Water-and-sewer fees doubled, and homeowner fees went up by 30 percent.
Despite the initial sticker shock, the community gets it, said Jack Ewing, the executive director of Lake Junaluska. It’s a message he’s tried to convey since he came on board seven years ago.
“One of the things I said was ‘We can’t operate on a shoe string anymore,’” Ewing said.
A couple members of the Junaluska Community Council have raised issues lately over what the conference center should absorb versus what residents should foot the bill for, and have taken Carlisle to task to justify and account for capital improvement expenditures, according to community council minutes.
But the conference and retreat center has been saddled with the same fee increases that residents have, even charging itself the property owner’s fee based on the property’s dollar value.
“One of the things we believe is people who benefit from the services they receive should contribute their fair share,” Ewing said. “Even though the costs have gone up significantly we continued to thrive.”
Ewing has earned a reputation as a turnaround man since he came on board seven years ago.
Historically, Lake Junaluska was propped up by a $1 million annual subsidy from the Southeastern Jurisdiction of the United Methodist Church. Nonetheless, the conference center was still losing money, losing guests and suffering from shabby, tired facilities when Ewing came on board.

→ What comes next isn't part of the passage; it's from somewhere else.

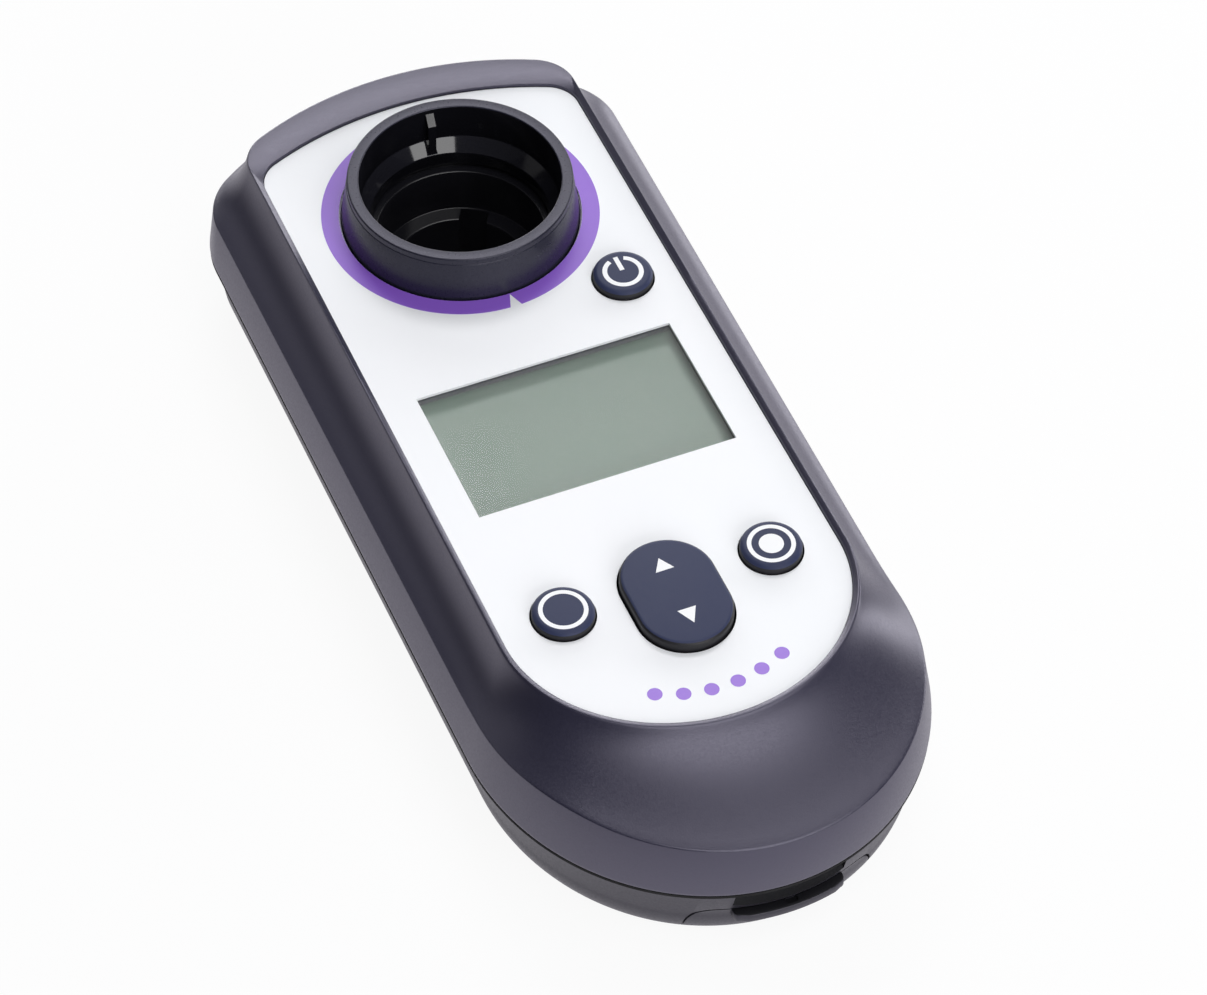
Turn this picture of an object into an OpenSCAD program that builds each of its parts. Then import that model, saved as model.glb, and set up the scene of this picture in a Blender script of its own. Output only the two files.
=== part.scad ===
// Hand-held pool water photometer, built up from its moulded shells, optics, keys and battery bay.
// Frame: +X to the right, +Y from the nose to the vial collar, +Z up.
// The origin is on the table, under the middle of the body. All sizes are in millimetres.

/* [Body] */
// Length of the body from nose to back
body_len = 200.8; // [200:0.2:212]
// Width of the body at the seam, at the nose end
body_w = 84.8; // [84.2:0.2:93]
// How much wider each side of the seam gets towards the back
seam_flare = 0.5; // [0:0.1:1.5]
// Height from the underside up to the face plate
body_h = 32.5; // [32:0.5:36]
// Height of the seam above the underside
seam_h = 14.4; // [13.6:0.2:15.4]
// Wall thickness of both shells
wall = 2.2; // [1.8:0.1:2.6]
// Thickness of the housing wall under the face plate
top_wall = 2; // [1.8:0.1:2.6]
// Length of the half-ellipse that rounds the nose
nose_len = 46; // [42:0.5:50]
// Radius of the shallow arc across the back
crown_r = 58; // [56:1:72]
// Radius of the back corners at the seam
corner_r = 20.5; // [19:0.5:22]

/* [Shoulder] */
// How far the crease lies inside the seam on each side
crease_in = 2.25; // [1.9:0.05:3.5]
// How far the crease lies inside the seam at the back
crease_back_in = 1.8; // [1.4:0.1:3.5]
// How much wider each side of the crease gets towards the back
crease_flare = 1; // [0:0.1:1.5]
// Depth of the crease below the face plate along the sides
crease_drop = 9.5; // [8.5:0.1:10.5]
// Depth of the crease below the face plate at the nose
crease_nose_drop = 5.2; // [4.8:0.1:7]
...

But for the past five years, the conference center has not only launched a major campus improvement master plan — from Terrace Hotel renovations to dining hall and auditorium remodeling — but has still ended every year in the black, and done so without the subsidy. To boot, the conference center has given out $450,000 to employees through profit sharing over the past five years.
“We have embraced a model of sustainability in the absence of annexation,” said Ewing.
Thanks to the increased fees, Carlisle is now tackling $500,000 a year in infrastructure repairs.
“We are a pay as you go system,” Ewing said. “We’ll just keep chipping away at it as the funds are available.”
With such a long list, deciding what to tackle was daunting. An engineering assessment of Lake Junaluska’s infrastructure conducted as part of merger planning has served as a template to guide the work, backed up by public works staff.
“I verified with our operational folks to say ‘If you had the check book in your hand today, which would you do?’” Carlisle said. “They know what’s under the ground.”
Repairs have been working. Leaky pipes were resulting in huge water losses. Lake Junaluska buys water wholesale from the town of Waynesville and resells it to its own residents, but 35 percent of the water it was buying was lost on the front end due to leaks and not being recouped through customer billing.
“Those are dollars flowing down the creek,” Carlisle said.
Water loss is now less than 25 percent.
Lake Junaluska homeowners on average are paying more and getting fewer services than they would as part of Waynesville.
Lake residents not only pay higher water-and-sewer rates, they pay for their own street and gutter maintenance, security force and trash pick-up. They also pay separately for fire department protection. That would all be included in their property taxes if they were had merged into Waynesville’s town limits, and they would see lower water and sewer rates as well.
Waynesville offers economy of scale, compared to the higher per capita overhead of a small community going it alone.
But Tim Phelan, an elected representative on the Junaluska Community Council who was against the merger, said the current strategy is working and proves a merger wasn’t necessary.
“As residents, we were hopeful our rate increases would provide adequate capital for them to dig in and make repairs. It is certainly doing the job,” Phelan said.
While Community Council Chair Jimmy Pennell had supported the merger, he agrees the new path is working.
“Who’s to say that one would have been better than the other,” Pennell said. “We said ‘Let’s go back to the drawing board.’ We aren’t going to sit here and do nothing.
We are just taking a bite at a time.”